Stroad corridors often carry 30,000+ vehicles per day, but they still become congested at low suburban densities. This is usually because the connectivity and parallel options are poor. To make such corridor capable of supporting urban-scale, walkable development, planners often propose transit investments, bike/ped investments, connectivity enhancements, and more recently "Placemaking Alternative Intersections" as strategies for increasing multimodal accessibility.
As part of a research effort for the North Carolina Department of Transportation, Urban Innovators and NCSU's Institute for Transportation Research (ITRE) created an Excel-based "Development Scale Calculator." As input, the user tells the tool 1) today's peak hour vehicle capacity at key intersections (from Synchro or a microsimulator); 2) today's development within the study area (approximate number of residential units and commercial square feet); 3) through-trip percentage, and 4) existing multimodal features.

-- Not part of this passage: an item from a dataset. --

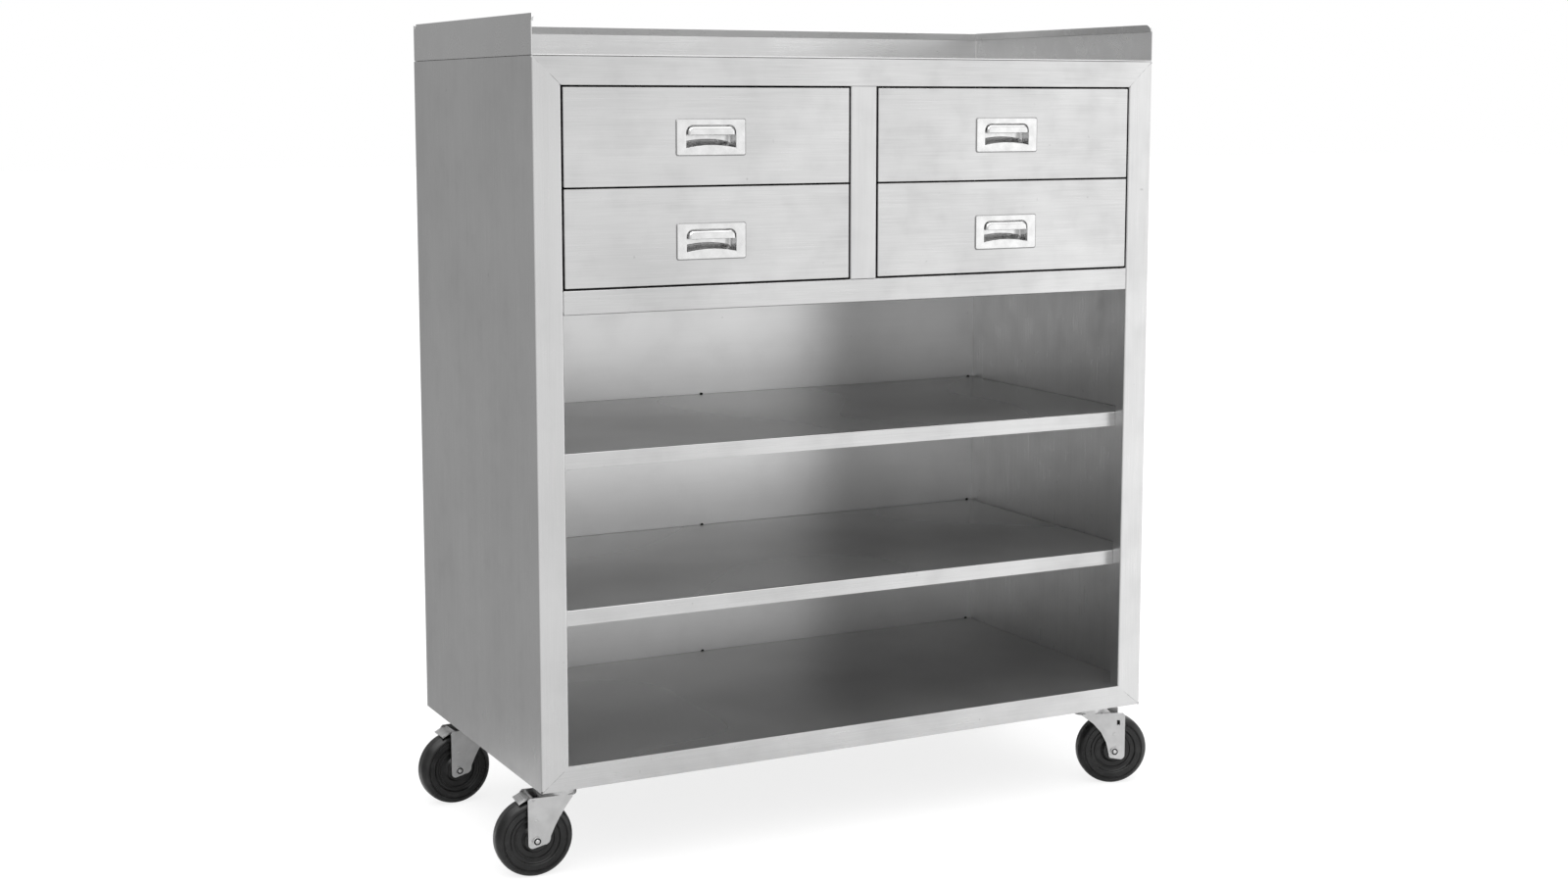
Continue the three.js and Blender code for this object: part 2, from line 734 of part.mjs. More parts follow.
// The brake pedal, about its pivot: a barrel on a pin, and a tread that follows the wheel down.
function brakePedal() {
  const top = PEDAL_SHEET / 2;
  const bend = -PEDAL_FLAT;
  const drop = (PEDAL_REACH - PEDAL_FLAT) * Math.tan(PEDAL_SLOPE);
  const path = [
    [0, top],
    [bend, top],
    [-PEDAL_REACH, top - drop],
  ];
  const half = PEDAL_WIDTH / 2;
  return joined(
    alongY(folded(path, PEDAL_SHEET), -half, half),
    pinAlongY(PEDAL_BARREL_DIAMETER, -half, half, PIN_STEPS),
    pinAlongY(PEDAL_PIN_DIAMETER, -forkHalf, forkHalf, PIN_STEPS),
  );
}

// The whole, on the floor. The pulls stand proud in front, so the body sits back by half of that.
const cabinet = new THREE.Group();
const body = new THREE.Group();
body.position.set(0, pullProud / 2, castorHeight);
cabinet.add(body);

add(body, "worktop", worktop(), brushedSteel);
add(body, "side_panel_left", sidePanel(-1), brushedSteel);
add(body, "side_panel_right", sidePanel(1), brushedSteel);
add(body, "back_panel", backPanel(), brushedSteel);
add(body, "stile_left", outerStile(-1), brushedSteel);
add(body, "stile_right", outerStile(1), brushedSteel);
add(body, "stile_centre", centreStile(), brushedSteel);
add(body, "top_rail", topRail(), brushedSteel);
add(body, "mid_rail", midRail(), brushedSteel);
add(body, "bottom_shelf", bottomShelf(), brushedSteel);
add(body, "shelf_upper", shelf(upperShelfTop), brushedSteel);
add(body, "shelf_lower", shelf(lowerShelfTop), brushedSteel);
add(body, "drawer_deck", drawerDeck(), insideSteel);
add(body, "drawer_divider", drawerDivider(), insideSteel);

// One drawer with its slides. A left-hand slide has its back to -X, and a right-hand one is turned round.
function addDrawer(row, column) {
  const name = `${row}_${column}`;
  const isUpper = row === "upper";
  const middle = CENTRE_STILE_FACE / 2 + columnWidth / 2;
  const lowest = midRailTop + DRAWER_GAP + FRONT_HEIGHT / 2;
  const group = new THREE.Group();
  group.position.set(
    column === "left" ? -middle : middle,
    front,
    isUpper ? lowest + FRONT_HEIGHT + DRAWER_GAP : lowest,
  );
  body.add(group);
  const pullZ = -(isUpper ? PULL_DROP_UPPER : PULL_DROP_LOWER);
  add(group, `drawer_${name}_front`, drawerFront(pullZ), brushedSteel);
  add(group, `drawer_${name}_box`, drawerBox(), insideSteel);
  add(group, `drawer_${name}_pull`, pull(), pressedSteel, 0, 0, pullZ);

  const mountX = columnWidth / 2 - SEAT;
  const bracketReach = innerX - openingX + SEAT;
  for (const hand of ["left", "right"]) {
    const isOuter = hand === column;
    const place = isOuter ? "outer" : "inner";
    const slide = new THREE.Group();
    const isLeft = hand === "left";
    slide.position.set(isLeft ? -mountX : mountX, FRONT_DEPTH + SEAT, slideZ);
    if (!isLeft) {
      slide.position.y += slideLength;
      slide.rotation.z = Math.PI;
    }
    group.add(slide);
    const cabinetMember = slideCabinetMember(isOuter ? bracketReach : 0);
    add(slide, `slide_${name}_${place}_cabinet`, cabinetMember, zincSteel);
    add(slide, `slide_${name}_${place}_drawer`, slideDrawerMember(), zincSteel);
  }
}

for (const row of ["upper", "lower"]) {
  for (const column of ["left", "right"]) addDrawer(row, column);
}

// One castor: the plate is fixed, and the rest turns about the kingpin.
function addCastor(end, side) {
  const name = `${end}_${side}`;
  const isLeft = side === "left";
  const isFront = end === "front";
  const x = halfWidth - (isFront ? CASTOR_INSET_FRONT : CASTOR_INSET_REAR);
  const y = halfDepth - CASTOR_INSET_Y;
  const group = new THREE.Group();
  group.position.set(isLeft ? -x : x, (isFront ? -y : y) + pullProud / 2, 0);
  cabinet.add(group);
  add(group, `castor_${name}_plate`, castorPlate(), zincSteel);

  const swivel = new THREE.Group();
  swivel.rotation.z = (isLeft ? 0 : Math.PI) - SWIVEL_TURNS[name];
  group.add(swivel);
  add(swivel, `castor_${name}_fork`, fork(isLeft), zincSteel);
  add(swivel, `castor_${name}_wheel`, wheel(), blackWheel, -TRAIL, 0, wheelRadius);
  add(swivel, `castor_${name}_axle`, axle(), zincSteel, -TRAIL, 0, wheelRadius);
  if (isLeft) {
    add(swivel, `castor_${name}_brake_pedal`, brakePedal(), zincSteel, pedalPivotX, 0, pedalPivotZ);
  }
}

for (const end of ["front", "rear"]) {
  for (const side of ["left", "right"]) addCastor(end, side);
}

export default cabinet;
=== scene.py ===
"""Looks of a mobile storage cabinet folded from brushed stainless sheet.

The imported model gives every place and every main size. Sheet parts are taken from their solids and get
the round folds and dressed edges that a press brake and a belt leave. The side panels, pulls, wheels,
bolts, bearing rings, pedal treads, welds and screws are modelled here. Lengths in the classes are in
millimetres and angles in degrees. Only the studio's lengths are in metres.
"""
import json
import logging
import math
from collections.abc import Callable, Iterator, Sequence
from contextlib import contextmanager
from dataclasses import dataclass
from enum import Enum

import bmesh
import bpy
from mathutils import Matrix, Vector

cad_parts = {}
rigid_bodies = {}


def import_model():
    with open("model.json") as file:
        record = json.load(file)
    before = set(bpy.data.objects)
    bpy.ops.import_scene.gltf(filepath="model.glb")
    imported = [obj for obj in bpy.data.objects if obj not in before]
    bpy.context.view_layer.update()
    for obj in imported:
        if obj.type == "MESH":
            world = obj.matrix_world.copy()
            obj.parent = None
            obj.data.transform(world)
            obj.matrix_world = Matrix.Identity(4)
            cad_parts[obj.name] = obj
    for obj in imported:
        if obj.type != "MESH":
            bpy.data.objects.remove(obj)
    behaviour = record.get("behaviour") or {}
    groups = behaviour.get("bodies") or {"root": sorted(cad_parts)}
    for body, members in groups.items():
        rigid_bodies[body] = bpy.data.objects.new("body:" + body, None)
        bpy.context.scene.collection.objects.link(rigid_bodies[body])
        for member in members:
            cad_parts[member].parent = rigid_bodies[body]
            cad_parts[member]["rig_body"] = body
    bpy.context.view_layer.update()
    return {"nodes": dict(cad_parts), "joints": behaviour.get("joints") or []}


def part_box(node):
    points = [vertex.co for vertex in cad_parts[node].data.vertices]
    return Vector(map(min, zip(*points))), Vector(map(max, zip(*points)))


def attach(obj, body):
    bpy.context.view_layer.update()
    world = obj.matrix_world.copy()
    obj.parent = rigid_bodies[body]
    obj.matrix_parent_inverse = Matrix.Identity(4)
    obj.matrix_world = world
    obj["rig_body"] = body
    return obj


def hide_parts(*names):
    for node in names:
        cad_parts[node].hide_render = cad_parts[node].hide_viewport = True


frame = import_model()

MM = 0.001
NEAR = 0.05 * MM  # places closer than this count as one
ALONG = 0.9  # a direction with more than this share of an axis runs along it
QUARTER = math.pi / 2
ROWS = 4  # of a matrix that turns and moves
CABINET = "cabinet"
SIDES = ("left", "right")
log = logging.getLogger("storage_cabinet")

Pair = tuple[float, float]
Triple = tuple[float, float, float]
Profile = tuple[Pair, ...]
Material = bpy.types.Material
Socket = bpy.types.NodeSocket
Source = bpy.types.Node | Socket
Test = Callable[[Vector, Vector], bool]
Setting = str | int | float | bool | Sequence[float]


class Slot(Enum):
    """The record's material slots."""

    BRUSHED = "brushed_stainless"
    INSIDE = "inside_stainless"
    PRESSED = "pressed_stainless"
    ZINC = "zinc_plated_steel"
    RUBBER = "black_rubber"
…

After that, the user inputs similar values for a potential future: 1) higher vehicle capacity? perhaps made possible by Placemaking Alternative Intersections; 2) additional development (where mixed-uses and higher density results in fewer vehicle trips per capita, but probably more overall vehicle trips); 3) change in expected through trip percentage? 4) Enhancements to multimodal features?
The tool then estimates vehicle trip generation and the probable volume/capacity ratio at key intersections. As the user introduces features that reduce the v/c ratio (either through higher capacity or less demand), this makes it easier to increase step 2 (i.e., increase development). The result is the maximum amount of development that the area can support at the point where key intersections will probably operate at Level of Service E.